The 49 percent overall increase in commercial/multifamily lending volume, when compared to the fourth quarter of 2011, was driven by increases in originations for hotel and office properties. The increase included a 331 percent increase in the dollar volume of loans for hotel properties, a 78 percent increase for office properties, a 49 percent increase for multifamily properties, a 46 percent increase for industrial properties, a 5 percent increase in retail property loans and a 26 percent decrease in health care loans.

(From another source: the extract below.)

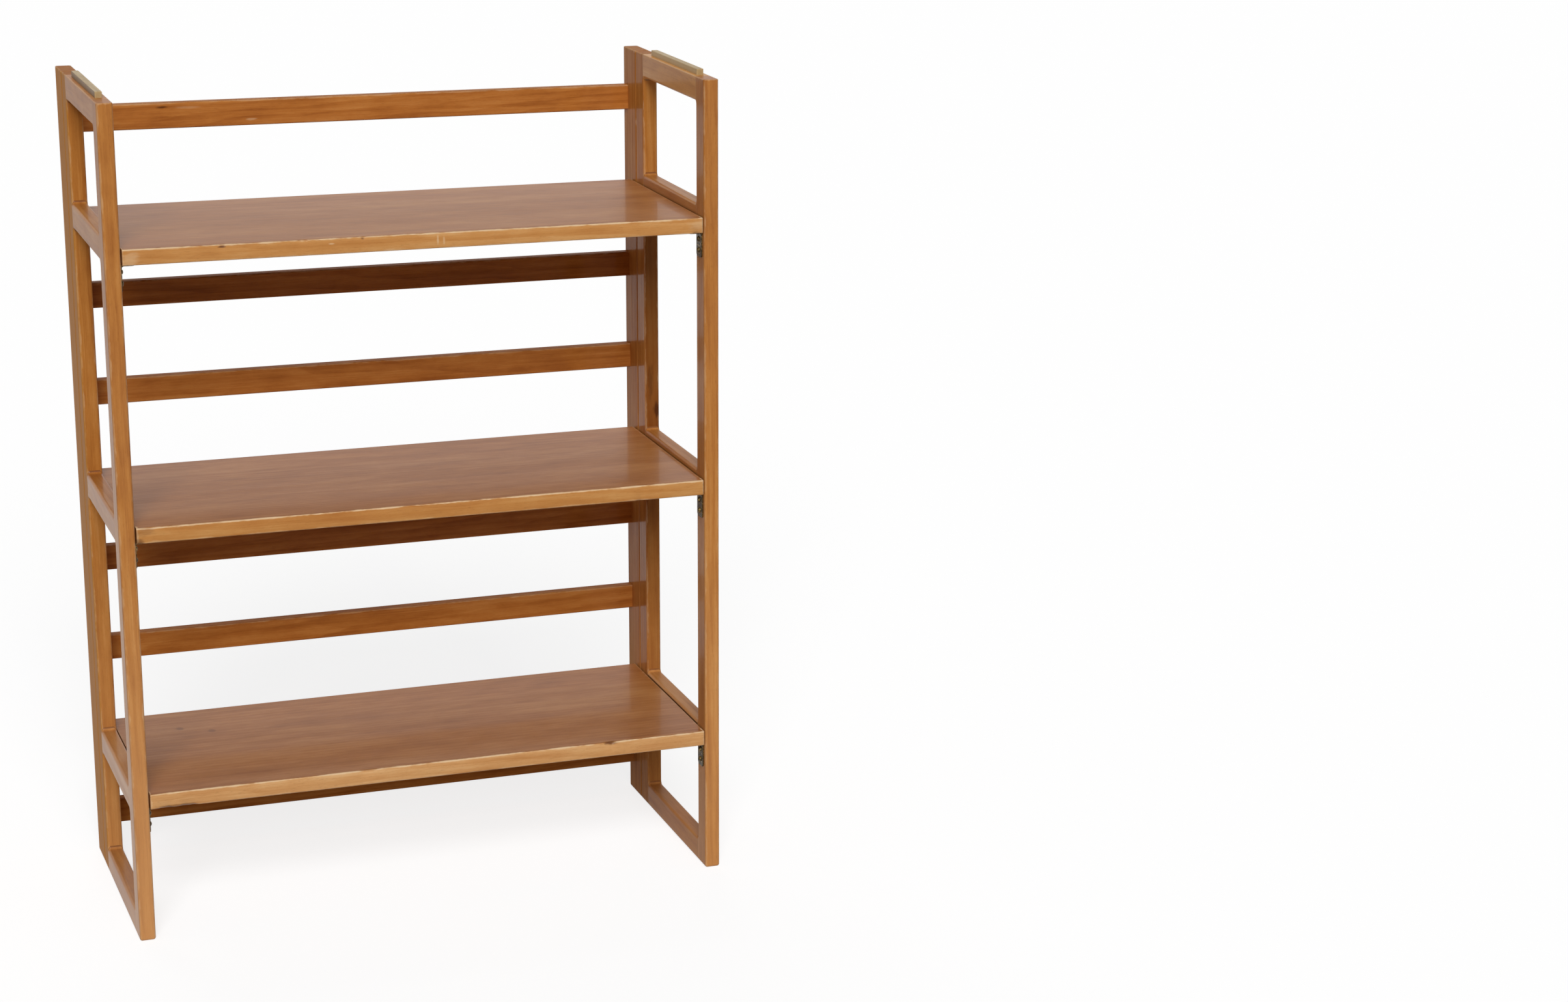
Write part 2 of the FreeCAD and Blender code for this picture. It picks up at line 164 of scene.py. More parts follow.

Among investor types, the dollar volume of loans originated for conduits for commercial mortgage-backed securities increased by 228 percent over last year’s fourth quarter. There was a 68 percent increase for commercial bank portfolio loans, a 51 percent increase for government-sponsored enterprises (Fannie Mae and Freddie Mac), and there was an 18 percent increase in the volume of loans originated for life insurance companies.

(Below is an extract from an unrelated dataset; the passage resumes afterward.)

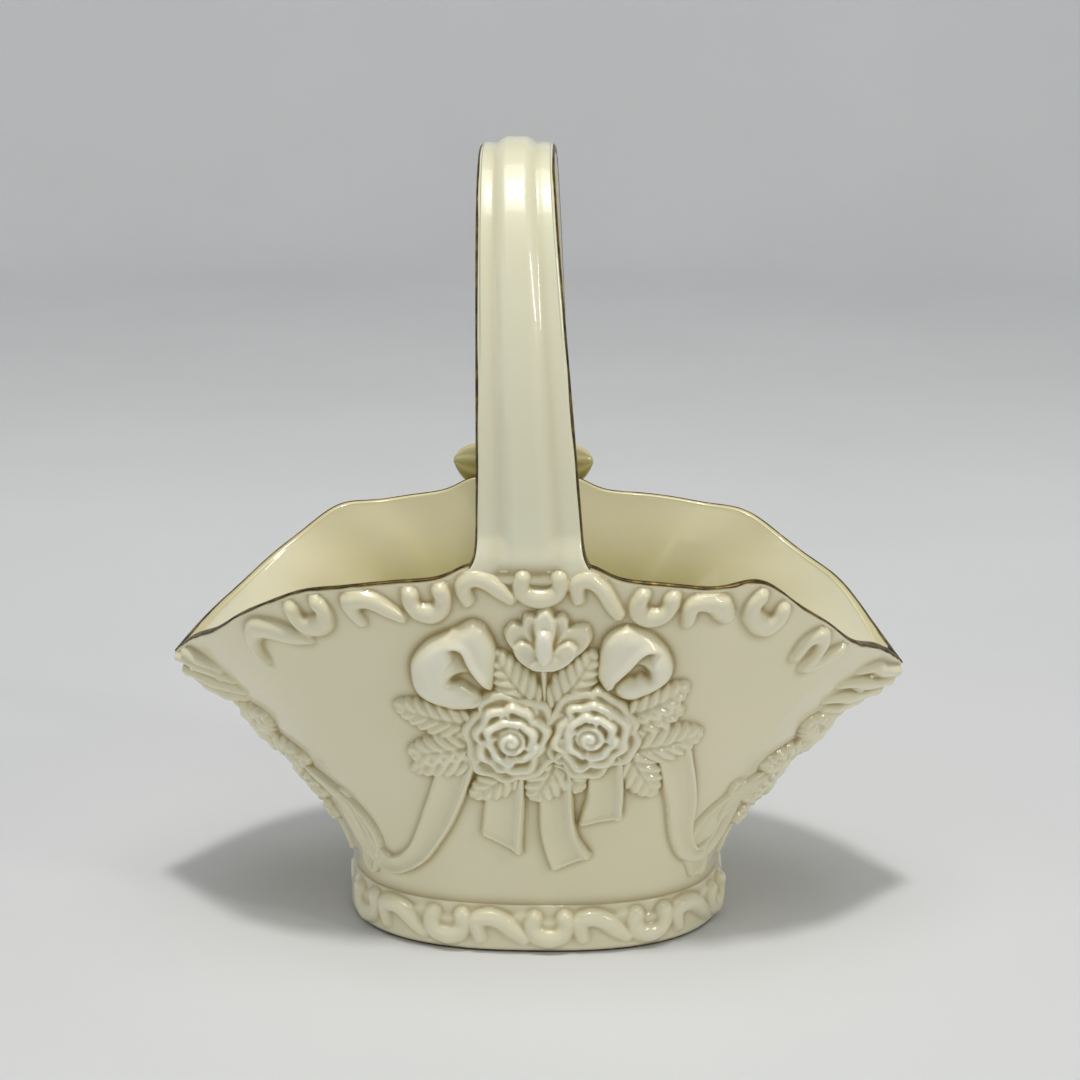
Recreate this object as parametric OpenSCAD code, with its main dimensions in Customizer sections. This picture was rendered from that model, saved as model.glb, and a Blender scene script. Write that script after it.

Fourth-quarter 2012 commercial and multifamily mortgage originations were 49 percent higher than originations in the third quarter of 2012. Fourth-quarter originations for hotel properties increased 99 percent compared to the third quarter. There was an 86 percent increase for industrial properties, a 57 percent increase for health care properties, a 48 percent increase for multifamily properties, a 44 percent increase for office properties and a 22 percent increase for retail properties.

Among investor types, between the third and fourth quarters of 2012, loans for conduits for commercial mortgage-backed securities saw an increase in loan volume of 141 percent, loans for government-sponsored entities saw an increase in loan volume of 54 percent, originations for life insurance companies increased 33 percent and loans for commercial bank portfolios increased by 32 percent.

Based on the Mortgage Bankers Association’s commercial and multifamily mortgage bankers originations index, full-year 2012 commercial and multifamily mortgage originations were 24 percent higher than originations during the full year of 2011. Full-year originations for hotel properties increased 61 percent. There was a 36 percent increase for multifamily properties, a 19 percent increase for retail properties, a 10 percent increase for industrial properties, a 9 percent increase for office properties and a 6 percent increase for health care properties.

Among investor types, for the full-year 2012 versus 2011, commercial bank portfolios saw an increase in loan originations of 51 percent, loans for conduits for commercial mortgage-backed securities saw an increase in loan volume of 45 percent, originations for government-sponsored entities increased 43 percent and loans for life insurance companies were unchanged.